:: The task ::
Output the lines that follow exactly as they are.
┌────────
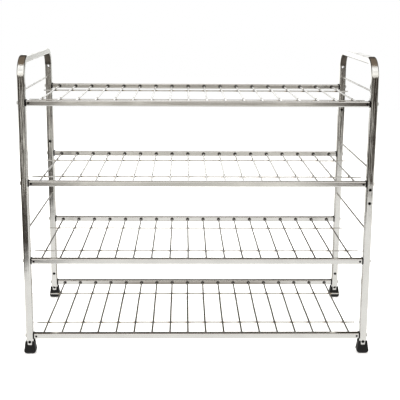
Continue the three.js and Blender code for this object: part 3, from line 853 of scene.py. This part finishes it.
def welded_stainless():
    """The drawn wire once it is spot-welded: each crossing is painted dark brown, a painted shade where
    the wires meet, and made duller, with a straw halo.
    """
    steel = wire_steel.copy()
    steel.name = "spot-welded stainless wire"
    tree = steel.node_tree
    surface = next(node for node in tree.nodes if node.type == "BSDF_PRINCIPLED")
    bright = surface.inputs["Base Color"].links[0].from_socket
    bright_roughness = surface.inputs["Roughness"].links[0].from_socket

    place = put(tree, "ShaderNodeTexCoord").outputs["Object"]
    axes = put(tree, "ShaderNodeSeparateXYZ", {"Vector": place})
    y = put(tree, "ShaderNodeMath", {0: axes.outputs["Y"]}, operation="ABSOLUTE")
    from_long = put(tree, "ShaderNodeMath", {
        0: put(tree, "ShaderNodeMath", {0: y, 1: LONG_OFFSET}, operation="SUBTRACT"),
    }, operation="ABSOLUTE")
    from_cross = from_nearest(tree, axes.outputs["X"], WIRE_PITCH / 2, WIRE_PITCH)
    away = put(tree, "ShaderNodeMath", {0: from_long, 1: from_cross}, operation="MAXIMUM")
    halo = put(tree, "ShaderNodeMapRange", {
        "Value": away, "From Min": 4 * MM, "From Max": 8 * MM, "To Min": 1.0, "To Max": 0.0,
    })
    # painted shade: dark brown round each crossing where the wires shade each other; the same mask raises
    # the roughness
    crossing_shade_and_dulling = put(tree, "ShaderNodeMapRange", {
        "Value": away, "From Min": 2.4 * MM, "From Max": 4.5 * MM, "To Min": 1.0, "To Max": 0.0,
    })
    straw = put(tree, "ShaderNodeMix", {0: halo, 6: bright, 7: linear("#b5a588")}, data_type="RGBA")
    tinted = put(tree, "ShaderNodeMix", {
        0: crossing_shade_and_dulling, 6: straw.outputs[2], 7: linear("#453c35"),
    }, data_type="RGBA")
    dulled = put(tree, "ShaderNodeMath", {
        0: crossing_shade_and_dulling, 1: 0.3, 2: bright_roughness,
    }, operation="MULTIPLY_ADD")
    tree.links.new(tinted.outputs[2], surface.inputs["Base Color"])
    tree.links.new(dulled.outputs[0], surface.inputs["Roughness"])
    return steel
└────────
:: Response to the task ::
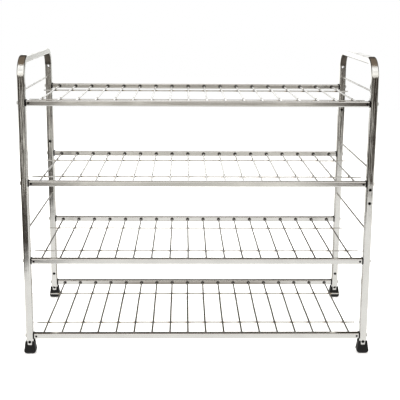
Continue the three.js and Blender code for this object: part 3, from line 853 of scene.py. This part finishes it.
def welded_stainless():
    """The drawn wire once it is spot-welded: each crossing is painted dark brown, a painted shade where
    the wires meet, and made duller, with a straw halo.
    """
    steel = wire_steel.copy()
    steel.name = "spot-welded stainless wire"
    tree = steel.node_tree
    surface = next(node for node in tree.nodes if node.type == "BSDF_PRINCIPLED")
    bright = surface.inputs["Base Color"].links[0].from_socket
    bright_roughness = surface.inputs["Roughness"].links[0].from_socket

    place = put(tree, "ShaderNodeTexCoord").outputs["Object"]
    axes = put(tree, "ShaderNodeSeparateXYZ", {"Vector": place})
    y = put(tree, "ShaderNodeMath", {0: axes.outputs["Y"]}, operation="ABSOLUTE")
    from_long = put(tree, "ShaderNodeMath", {
        0: put(tree, "ShaderNodeMath", {0: y, 1: LONG_OFFSET}, operation="SUBTRACT"),
    }, operation="ABSOLUTE")
    from_cross = from_nearest(tree, axes.outputs["X"], WIRE_PITCH / 2, WIRE_PITCH)
    away = put(tree, "ShaderNodeMath", {0: from_long, 1: from_cross}, operation="MAXIMUM")
    halo = put(tree, "ShaderNodeMapRange", {
        "Value": away, "From Min": 4 * MM, "From Max": 8 * MM, "To Min": 1.0, "To Max": 0.0,
    })
    # painted shade: dark brown round each crossing where the wires shade each other; the same mask raises
    # the roughness
    crossing_shade_and_dulling = put(tree, "ShaderNodeMapRange", {
        "Value": away, "From Min": 2.4 * MM, "From Max": 4.5 * MM, "To Min": 1.0, "To Max": 0.0,
    })
    straw = put(tree, "ShaderNodeMix", {0: halo, 6: bright, 7: linear("#b5a588")}, data_type="RGBA")
    tinted = put(tree, "ShaderNodeMix", {
        0: crossing_shade_and_dulling, 6: straw.outputs[2], 7: linear("#453c35"),
    }, data_type="RGBA")
    dulled = put(tree, "ShaderNodeMath", {
        0: crossing_shade_and_dulling, 1: 0.3, 2: bright_roughness,
    }, operation="MULTIPLY_ADD")
    tree.links.new(tinted.outputs[2], surface.inputs["Base Color"])
    tree.links.new(dulled.outputs[0], surface.inputs["Roughness"])
    return steel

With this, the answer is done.